Assange dans la course au Nobel

C’est officiel depuis le 2 février, Julian Assange, l’homme derrière Wkileaks a été dument ajouté à la liste des nominés pour le Prix Nobel de la paix 2011. Placé aux cotés de militants des droits de l’homme tels Svetlana Gannushkina (Russie) et Sima Samar (Afghanistan) au parcours plus traditionnels, Assange a t-il une chance de remporter la prestigieuse récompense ?

C’est le comité Nobel norvégien, qui, comme le veut l’usage, a procédé à la nomination des possibles lauréats. Ce comité, regroupant des élus norvégiens, des chercheurs et des individus ayant un rapport avec l’institut se réunira à nouveau vers la fin du mois afin de potentiellement ajouter quelques noms sur la liste.

Mais déjà, à la mention du nom d’Assange, certaines voix se sont élevées pour critiquer un tel choix. Scott London, journaliste américain et expert du Prix Nobel fit publiquement connaitre son désagrément : « dire que les actions d’Assange ont, de quelque manière que ce soit, promu la fraternité entre les nations, pour invoquer la fameuse ligne du testament d’Alfred Nobel serait tiré par les cheveux si ce n’est complètement hors propos ». En effet, dans la vision de Nobel lui-même, le prix devrait être attribué à ceux qui ont lutté pour « la fraternité entre les nations, pour l’abolition ou la réduction des forces armées et pour tenir et promouvoir les congrès pour la paix », Le comité norvégien du Prix Nobel de la paix a en revanche fait évoluer cette définition au fil des ans afin de récompenser les défenseurs des droits de l’homme, les environnementalistes et autres individus qui n’auraient pas rempli les anciens critères de sélection.

Pour donner un exemple concret, il suffit de jeter un rapide coup d’œil aux plus récents lauréats du prix :

– Liu Xaobo (2010) est simplement un défenseur des droits l’homme.
– Barack Obama (2009) reçut le prix avant d’avoir eu le temps de mettre en place une quelconque politique.
– Al Gore (2007) obtint son prix à travers son effort pour avoir disséminé un savoir important concernant le changement climatique.
– Muhammad Yunnus (2006) est le créateur de la micro-finance.

On se rend bien vite compte que le comité du Prix Nobel de la paix semble donc de plus en plus privilégier les défenseurs de droits de l’homme et autres activistes n’ayant pour ainsi dire rien à voir avec les Wilson, Dunant et Roosevelt du début du siècle dernier.

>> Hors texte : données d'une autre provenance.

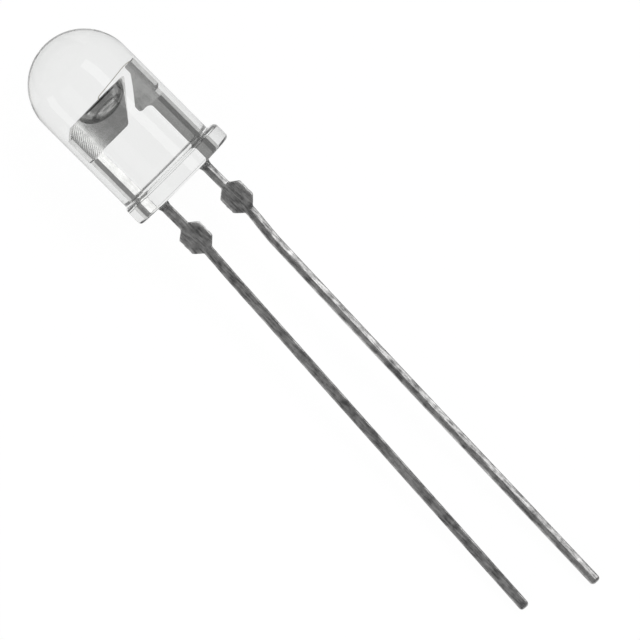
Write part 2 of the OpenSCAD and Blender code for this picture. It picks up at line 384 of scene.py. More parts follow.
# the strip that both stampings are cut from, which the resin fits round
strip = {"width": 0.46, "thick": 0.46, "pitch": 2.54, "stampR": 0.06, "rim": 0.014,
         "coat": 0.008, "splitZ": -0.1, "facetFrom": 0.015, "legBevel": 0.15, "bowStart": 12.0}
leadX = strip["pitch"] / 2
halfW = strip["width"] / 2


def makeResin():
    material, tree, shader, place = startMaterial("clearResin")
    shader.inputs["Transmission Weight"].default_value = 1.0
    shader.inputs["IOR"].default_value = lens["ior"]
    clouds = noiseNode(tree, place, lens["cloudScale"], 2.0)
    specks = useGroup(tree, speckGroup, place, Scale=lens["speckScale"], Size=lens["speckSize"])
    mask = specks.outputs["Mask"]
    tree.links.new(colourMix(tree, clouds, lens["clear"], lens["aged"]),
                   shader.inputs["Base Color"])
    wear = noiseNode(tree, place, lens["wearScale"], lens["wearDetail"], lens["wearGrit"])
    worn = rangeNode(tree, wear, lens["wearFrom"], lens["wearTo"], 0.0, lens["wearRough"])
    tree.links.new(mathNode(tree, "MULTIPLY_ADD", mask, lens["speckRough"], worn),
                   shader.inputs["Roughness"])
    wave = mathNode(tree, "ADD", noiseNode(tree, place, lens["waveScale"], 1.0),
                    mathNode(tree, "MULTIPLY", mask, lens["speckHeight"]))
    bumpTo(tree, shader, wave, lens["bump"], lens["bumpHeight"])
    return material


def clamp(share):
    return min(1.0, max(0.0, share))


def softMin(a, b, k):
    # the smaller of two numbers, rounded over where they meet
    h = clamp(0.5 + 0.5 * (b - a) / k)
    return b * (1 - h) + a * h - k * h * (1 - h)


def lensProfile():
    # from the flat underside out round the flange, up the body and over the dome
    bodyR, flangeR, flangeT = lens["bodyR"], lens["flangeR"], lens["flangeT"]
    low, top, neck = lens["lowRound"], lens["topRound"], lens["neckR"]
    domeZ = lens["height"] - bodyR
    underside = [(r, 0) for r in np.linspace(lens["padR"], flangeR - low, 14)[:-1]]
    side = [(flangeR, z) for z in np.linspace(low, flangeT - top, 7)[1:-1]]
    shoulder = [(r, flangeT) for r in np.linspace(flangeR - top, bodyR + neck, 9)[1:-1]]
    barrel = [(bodyR, z) for z in np.linspace(flangeT + neck, domeZ, 14)[1:-1]]
    return (underside + arc(flangeR - low, low, low, -90, 0, 8) + side
            + arc(flangeR - top, flangeT - top, top, 0, 90, 12) + shoulder
            + arc(bodyR + neck, flangeT + neck, neck, -90, -180, 6) + barrel
            + arc(0, domeZ, bodyR, 0, 90, 44)[:-1])


def squareLoop(cx, half, corner, out, steps=8):
    # a square round a lead, grown outwards by a distance, with its corners rounded
    loop = []
    for quarter in range(4):
        sx = 1 if quarter in (0, 3) else -1
        sy = 1 if quarter in (0, 1) else -1
        for k in range(steps + 1):
            a = math.radians(90 * quarter + 90 * k / steps)
            r = corner + out
            loop.append((cx + sx * (half - corner) + r * math.cos(a),
                         sy * (half - corner) + r * math.sin(a)))
    return loop


def creepDepth(out):
    # how far the resin has crept down at this distance from a lead
    share = clamp(1 - out / lens["creepReach"])
    return -lens["creepH"] * share ** lens["creepCurve"]


def flatInset(z):
    # the flat steps in where its lower and upper edges are rounded
    low, top = lens["lowRound"], lens["flatTopRound"]
    if z < low:
        return low - math.sqrt(low * low - (low - z) ** 2)
    over = min(top, z - lens["flangeT"] + top)
    return top - math.sqrt(top * top - over * over) if over > 0 else 0.0


def makeLens():
    rings = []
    for r, z in lensProfile():
        ring = []
        flatX = lens["flatX"] - flatInset(z)
        for t in range(lens["turns"]):
            a = 2 * math.pi * t / lens["turns"]
            flatR = flatX / max(-math.cos(a), 0.01)  # far out, away from the flat's side
            held = softMin(r, flatR, lens["edgeSoft"])
            ring.append((held * math.cos(a), held * math.sin(a), z))
        rings.append(ring)
    points, faces = skin(rings, closeStart=False, closeEnd=False)
    apex = len(points)
    points.append((0, 0, lens["height"]))
    last = (len(rings) - 1) * lens["turns"]
    faces += [(last + j, last + (j + 1) % lens["turns"], apex) for j in range(lens["turns"])]

    # the underside, with the resin's collars round the leads
    flat = [Vector(p[:2]) for p in rings[0]]
    depth = [0.0] * len(flat)
    edges = [(j, (j + 1) % len(flat)) for j in range(len(flat))]
    for cx in (-leadX, leadX):
        for out in lens["creepRings"]:
            loop = squareLoop(cx, halfW, lens["holeCorner"], out)
            first = len(flat)
            flat += [Vector(p) for p in loop]
            depth += [creepDepth(out)] * len(loop)
            edges += [(first + j, first + (j + 1) % len(loop)) for j in range(len(loop))]
    spots, _, tris, origins, _, _ = delaunay_2d_cdt(flat, edges, [], 0, 1e-6)
    index = []
    for spot, origin in zip(spots, origins):
        source = origin[0]
        if source < lens["turns"]:
            index.append(source)
        else:
            index.append(len(points))
            points.append((spot.x, spot.y, depth[source]))
    faces += [tuple(index[v] for v in tri) for tri in tris]
    mesh = tidyMesh(newMesh("lensClear", points, faces))
    piece = finishPiece("lensClear", mesh, [makeResin()], sharpAngle=60)
    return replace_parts(piece, "lens")


makeLens()
print("lens made")


# Lead frame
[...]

Sous ce nouvel éclairage, il n’est peut-être pas si intrigant de découvrir le nom d’Assange sur la liste des nominés. Snorre Valen, le député norvégien responsable de sa nomination défend ainsi son choix. D’après une entrée de son blog « L’an dernier Liu Xiaobo reçut le prix pour son combat pour les droits de l’homme, la démocratie et la liberté de parole en Chine. De même, Wikileaks a globalement contribué à la lutte pour ces valeurs en exposant (entre autres) la corruption, les crimes de guerre et la torture. »

Pris sous cet angle, Assange pourrait en théorie recevoir le prix mais les obstacles sur ce chemin sont nombreux. D’après Kristian Berg-Harpviken, le directeur de l’Institut de recherche irénologique d’Oslo ne pense pas que le comité portera son choix final sur Assange. « Il est trop controversé et le lancement de Wikileaks a soulevé de sérieuses questions sur la sécurité des données ainsi que la disponibilité d’informations potentiellement dangereuses ».

Si il est encore trop tôt pour faire trop de bruit sur cet affaire (rappelons que le prix ne sera décerné qu’en octobre), le simple fait qu’Assange finisse sur la liste des nominés est en soit le symbole d’une certaine reconnaissance du rôle de trouble-fête mondial dont a hérité le fondateur de Wikileaks. Si les responsables de sa nomination parviennent à monter un dossier conséquent et à plaider sa cause auprès des autres juges du Nobel, qui sait, peut être aurons nous cette année encore une nouvelle controverse venant tout droit du Royaume de Norvège.